Set exercise
Find how many lines contain the word "objects" and state that number alone.
— Start of Exercise input —
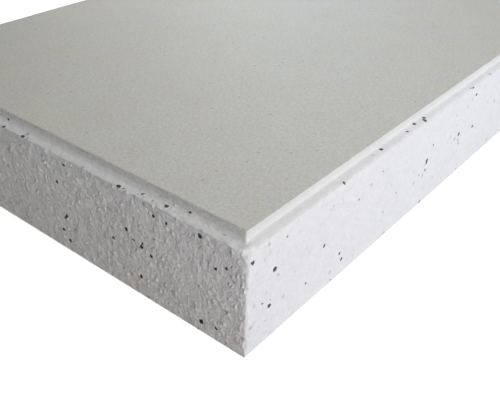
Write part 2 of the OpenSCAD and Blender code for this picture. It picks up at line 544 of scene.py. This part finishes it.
— End of Exercise input —
— Start of Exercise input —
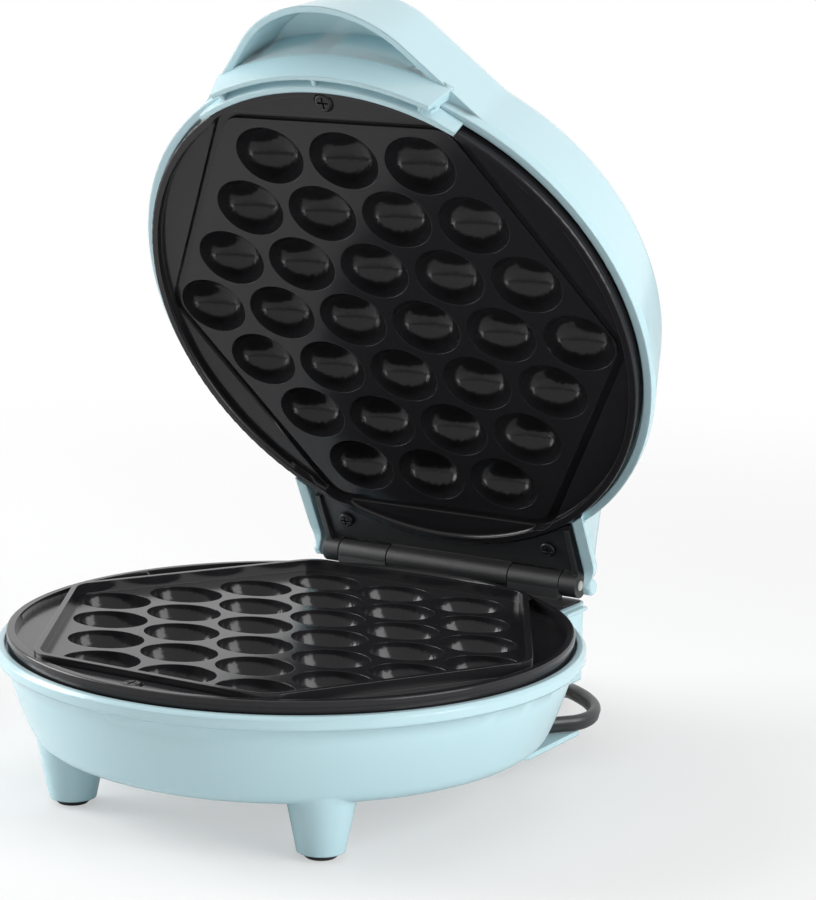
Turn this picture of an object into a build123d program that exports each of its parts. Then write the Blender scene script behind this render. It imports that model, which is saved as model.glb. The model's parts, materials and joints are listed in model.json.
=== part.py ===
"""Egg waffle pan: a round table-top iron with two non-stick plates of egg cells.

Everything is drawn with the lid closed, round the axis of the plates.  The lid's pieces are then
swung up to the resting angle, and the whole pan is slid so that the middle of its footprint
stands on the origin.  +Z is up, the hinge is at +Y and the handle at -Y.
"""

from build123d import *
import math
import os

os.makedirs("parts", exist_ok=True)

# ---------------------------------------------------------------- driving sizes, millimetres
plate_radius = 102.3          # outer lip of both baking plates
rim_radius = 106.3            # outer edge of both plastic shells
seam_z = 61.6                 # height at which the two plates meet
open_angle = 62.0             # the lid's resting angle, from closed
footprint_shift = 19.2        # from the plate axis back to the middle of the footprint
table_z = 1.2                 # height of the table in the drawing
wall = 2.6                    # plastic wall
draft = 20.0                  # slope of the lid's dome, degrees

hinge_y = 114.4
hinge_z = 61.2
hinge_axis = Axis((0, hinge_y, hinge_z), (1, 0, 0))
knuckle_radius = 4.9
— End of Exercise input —
— Start of Exercise input —
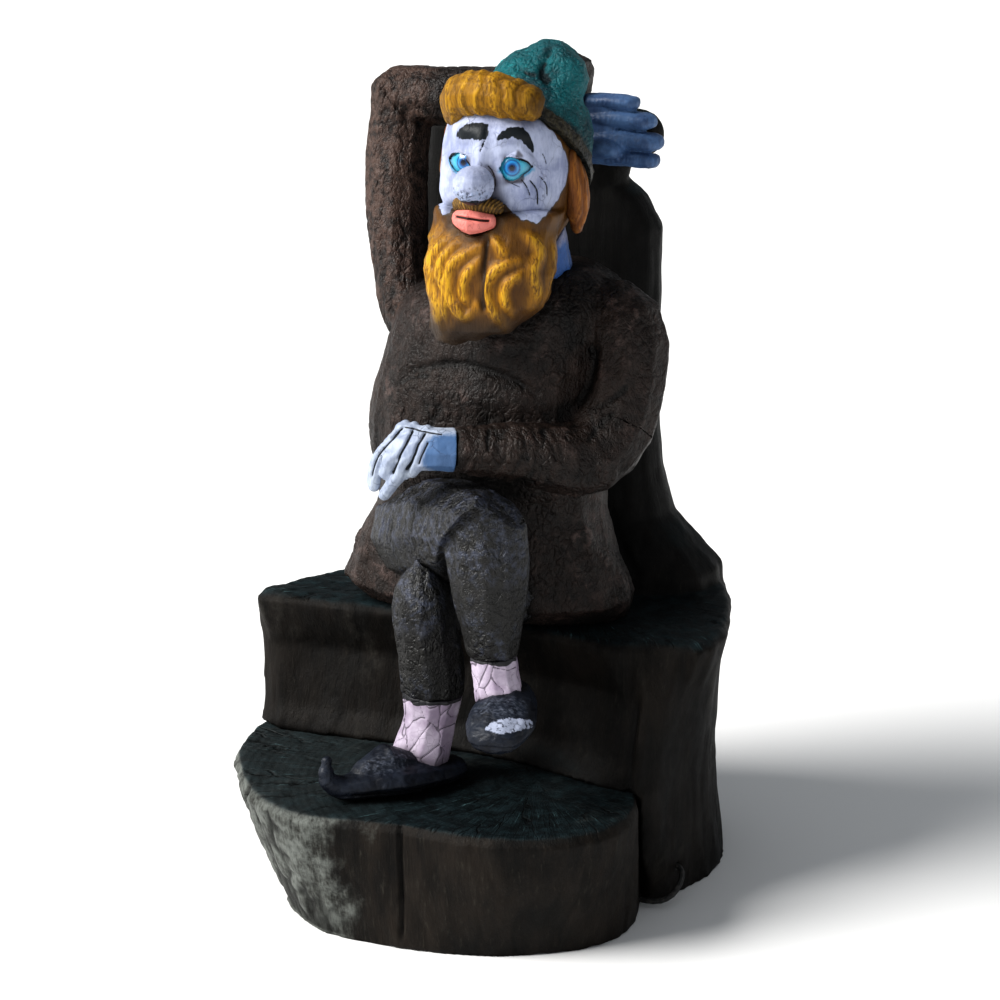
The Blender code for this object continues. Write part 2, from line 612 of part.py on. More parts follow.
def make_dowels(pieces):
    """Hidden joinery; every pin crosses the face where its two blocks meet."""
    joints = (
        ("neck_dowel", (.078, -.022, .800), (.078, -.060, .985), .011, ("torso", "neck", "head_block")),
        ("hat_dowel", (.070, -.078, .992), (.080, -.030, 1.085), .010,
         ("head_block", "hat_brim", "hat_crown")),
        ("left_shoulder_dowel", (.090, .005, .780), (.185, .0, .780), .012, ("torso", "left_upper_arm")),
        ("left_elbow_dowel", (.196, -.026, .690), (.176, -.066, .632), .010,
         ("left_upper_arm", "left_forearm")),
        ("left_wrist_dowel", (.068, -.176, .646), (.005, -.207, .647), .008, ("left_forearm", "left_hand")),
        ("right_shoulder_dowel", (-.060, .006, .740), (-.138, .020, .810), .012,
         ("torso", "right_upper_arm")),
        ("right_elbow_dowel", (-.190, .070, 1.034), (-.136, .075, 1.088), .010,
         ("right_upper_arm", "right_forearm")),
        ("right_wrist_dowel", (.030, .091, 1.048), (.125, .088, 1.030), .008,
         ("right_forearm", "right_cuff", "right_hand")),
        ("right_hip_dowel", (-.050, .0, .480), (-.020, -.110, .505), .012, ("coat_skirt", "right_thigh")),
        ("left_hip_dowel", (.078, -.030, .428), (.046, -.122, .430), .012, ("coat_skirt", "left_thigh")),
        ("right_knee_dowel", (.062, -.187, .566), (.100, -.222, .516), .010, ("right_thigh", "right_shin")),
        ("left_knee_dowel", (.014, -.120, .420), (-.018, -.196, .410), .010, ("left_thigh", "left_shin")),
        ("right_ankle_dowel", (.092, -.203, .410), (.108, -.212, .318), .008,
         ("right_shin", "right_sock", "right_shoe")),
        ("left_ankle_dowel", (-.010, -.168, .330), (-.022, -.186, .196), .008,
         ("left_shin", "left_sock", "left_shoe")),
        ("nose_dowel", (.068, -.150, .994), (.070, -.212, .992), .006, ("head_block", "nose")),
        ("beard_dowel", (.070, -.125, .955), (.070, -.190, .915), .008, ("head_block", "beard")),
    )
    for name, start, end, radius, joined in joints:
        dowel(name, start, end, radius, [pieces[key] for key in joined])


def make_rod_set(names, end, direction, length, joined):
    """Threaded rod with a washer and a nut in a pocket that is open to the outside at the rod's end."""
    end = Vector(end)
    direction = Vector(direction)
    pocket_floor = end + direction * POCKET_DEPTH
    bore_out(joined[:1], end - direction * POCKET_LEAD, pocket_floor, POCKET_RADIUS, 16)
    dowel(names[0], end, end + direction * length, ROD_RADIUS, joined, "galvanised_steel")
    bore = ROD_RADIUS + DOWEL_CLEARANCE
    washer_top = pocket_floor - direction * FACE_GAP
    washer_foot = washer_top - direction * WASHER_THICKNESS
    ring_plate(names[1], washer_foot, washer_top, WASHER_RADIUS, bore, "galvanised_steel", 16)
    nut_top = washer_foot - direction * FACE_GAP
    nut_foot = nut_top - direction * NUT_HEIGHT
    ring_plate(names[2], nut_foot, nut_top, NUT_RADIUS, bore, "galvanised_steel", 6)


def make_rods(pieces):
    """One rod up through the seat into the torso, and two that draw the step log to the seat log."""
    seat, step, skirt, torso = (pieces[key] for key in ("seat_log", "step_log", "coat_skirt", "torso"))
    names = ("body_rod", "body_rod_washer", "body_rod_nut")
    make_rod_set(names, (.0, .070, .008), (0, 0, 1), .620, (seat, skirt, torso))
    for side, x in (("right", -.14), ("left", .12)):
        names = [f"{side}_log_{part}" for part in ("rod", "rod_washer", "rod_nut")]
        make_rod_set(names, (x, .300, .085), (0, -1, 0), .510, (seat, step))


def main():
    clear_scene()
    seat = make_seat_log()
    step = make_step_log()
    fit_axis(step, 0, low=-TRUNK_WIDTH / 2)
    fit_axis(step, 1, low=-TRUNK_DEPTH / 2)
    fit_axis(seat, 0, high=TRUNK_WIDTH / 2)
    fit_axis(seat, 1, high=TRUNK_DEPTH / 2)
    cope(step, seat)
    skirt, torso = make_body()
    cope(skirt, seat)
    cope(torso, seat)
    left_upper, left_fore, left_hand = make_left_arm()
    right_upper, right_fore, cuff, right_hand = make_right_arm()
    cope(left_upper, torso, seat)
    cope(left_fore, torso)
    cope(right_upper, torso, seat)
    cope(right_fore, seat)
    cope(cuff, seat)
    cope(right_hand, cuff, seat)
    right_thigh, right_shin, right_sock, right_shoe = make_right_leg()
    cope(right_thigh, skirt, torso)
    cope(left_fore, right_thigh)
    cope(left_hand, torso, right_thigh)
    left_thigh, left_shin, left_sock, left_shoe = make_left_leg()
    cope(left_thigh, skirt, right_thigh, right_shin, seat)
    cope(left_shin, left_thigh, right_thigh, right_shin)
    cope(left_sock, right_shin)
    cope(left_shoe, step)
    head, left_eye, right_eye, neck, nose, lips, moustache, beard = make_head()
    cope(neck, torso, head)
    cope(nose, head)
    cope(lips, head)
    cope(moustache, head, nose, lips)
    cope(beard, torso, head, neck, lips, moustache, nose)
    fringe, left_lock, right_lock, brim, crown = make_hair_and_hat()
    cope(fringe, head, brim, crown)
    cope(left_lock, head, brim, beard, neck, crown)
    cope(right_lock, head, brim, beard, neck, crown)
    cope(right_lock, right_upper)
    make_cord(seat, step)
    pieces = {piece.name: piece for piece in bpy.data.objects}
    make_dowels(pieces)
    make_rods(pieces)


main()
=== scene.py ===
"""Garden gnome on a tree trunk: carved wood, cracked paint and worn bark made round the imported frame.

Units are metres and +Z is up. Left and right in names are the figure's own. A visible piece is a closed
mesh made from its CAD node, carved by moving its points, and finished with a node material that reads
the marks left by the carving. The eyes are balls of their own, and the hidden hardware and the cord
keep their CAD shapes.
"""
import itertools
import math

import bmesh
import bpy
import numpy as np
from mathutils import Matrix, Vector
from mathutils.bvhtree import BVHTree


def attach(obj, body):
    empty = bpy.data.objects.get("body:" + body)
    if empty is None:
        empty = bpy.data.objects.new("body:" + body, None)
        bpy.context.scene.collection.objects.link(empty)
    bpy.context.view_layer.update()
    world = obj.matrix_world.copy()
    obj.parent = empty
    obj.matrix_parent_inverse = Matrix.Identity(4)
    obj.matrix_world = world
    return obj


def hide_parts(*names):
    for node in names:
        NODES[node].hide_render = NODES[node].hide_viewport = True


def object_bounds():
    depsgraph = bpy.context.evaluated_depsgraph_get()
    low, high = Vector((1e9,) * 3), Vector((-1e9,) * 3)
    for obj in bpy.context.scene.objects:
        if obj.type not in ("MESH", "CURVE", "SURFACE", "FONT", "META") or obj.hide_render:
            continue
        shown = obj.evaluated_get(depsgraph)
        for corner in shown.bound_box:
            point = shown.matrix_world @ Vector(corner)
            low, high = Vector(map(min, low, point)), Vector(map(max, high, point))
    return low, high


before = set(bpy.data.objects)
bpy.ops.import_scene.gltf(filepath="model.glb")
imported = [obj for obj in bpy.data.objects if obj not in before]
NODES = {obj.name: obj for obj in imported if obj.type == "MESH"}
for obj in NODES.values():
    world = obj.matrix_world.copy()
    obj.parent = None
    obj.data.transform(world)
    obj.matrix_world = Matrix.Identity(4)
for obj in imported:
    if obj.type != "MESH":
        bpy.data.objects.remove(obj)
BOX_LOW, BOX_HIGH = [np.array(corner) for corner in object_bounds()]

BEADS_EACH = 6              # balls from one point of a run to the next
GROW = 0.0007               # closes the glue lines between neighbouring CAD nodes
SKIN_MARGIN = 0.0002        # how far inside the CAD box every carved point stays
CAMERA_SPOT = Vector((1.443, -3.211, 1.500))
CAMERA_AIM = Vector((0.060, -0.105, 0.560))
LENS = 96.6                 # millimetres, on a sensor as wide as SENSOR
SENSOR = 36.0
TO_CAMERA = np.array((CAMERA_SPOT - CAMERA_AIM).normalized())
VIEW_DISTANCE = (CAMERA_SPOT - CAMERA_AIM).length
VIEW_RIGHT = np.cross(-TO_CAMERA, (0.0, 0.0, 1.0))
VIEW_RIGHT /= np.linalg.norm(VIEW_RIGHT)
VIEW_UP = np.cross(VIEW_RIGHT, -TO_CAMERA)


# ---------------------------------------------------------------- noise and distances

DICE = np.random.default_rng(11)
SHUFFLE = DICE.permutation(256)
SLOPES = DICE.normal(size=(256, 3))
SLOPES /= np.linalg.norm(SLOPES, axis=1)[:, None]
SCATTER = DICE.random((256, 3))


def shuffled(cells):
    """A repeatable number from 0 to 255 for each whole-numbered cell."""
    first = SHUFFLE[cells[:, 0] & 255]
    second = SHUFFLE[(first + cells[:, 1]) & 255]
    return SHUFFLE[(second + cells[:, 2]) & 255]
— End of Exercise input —
Written reply
8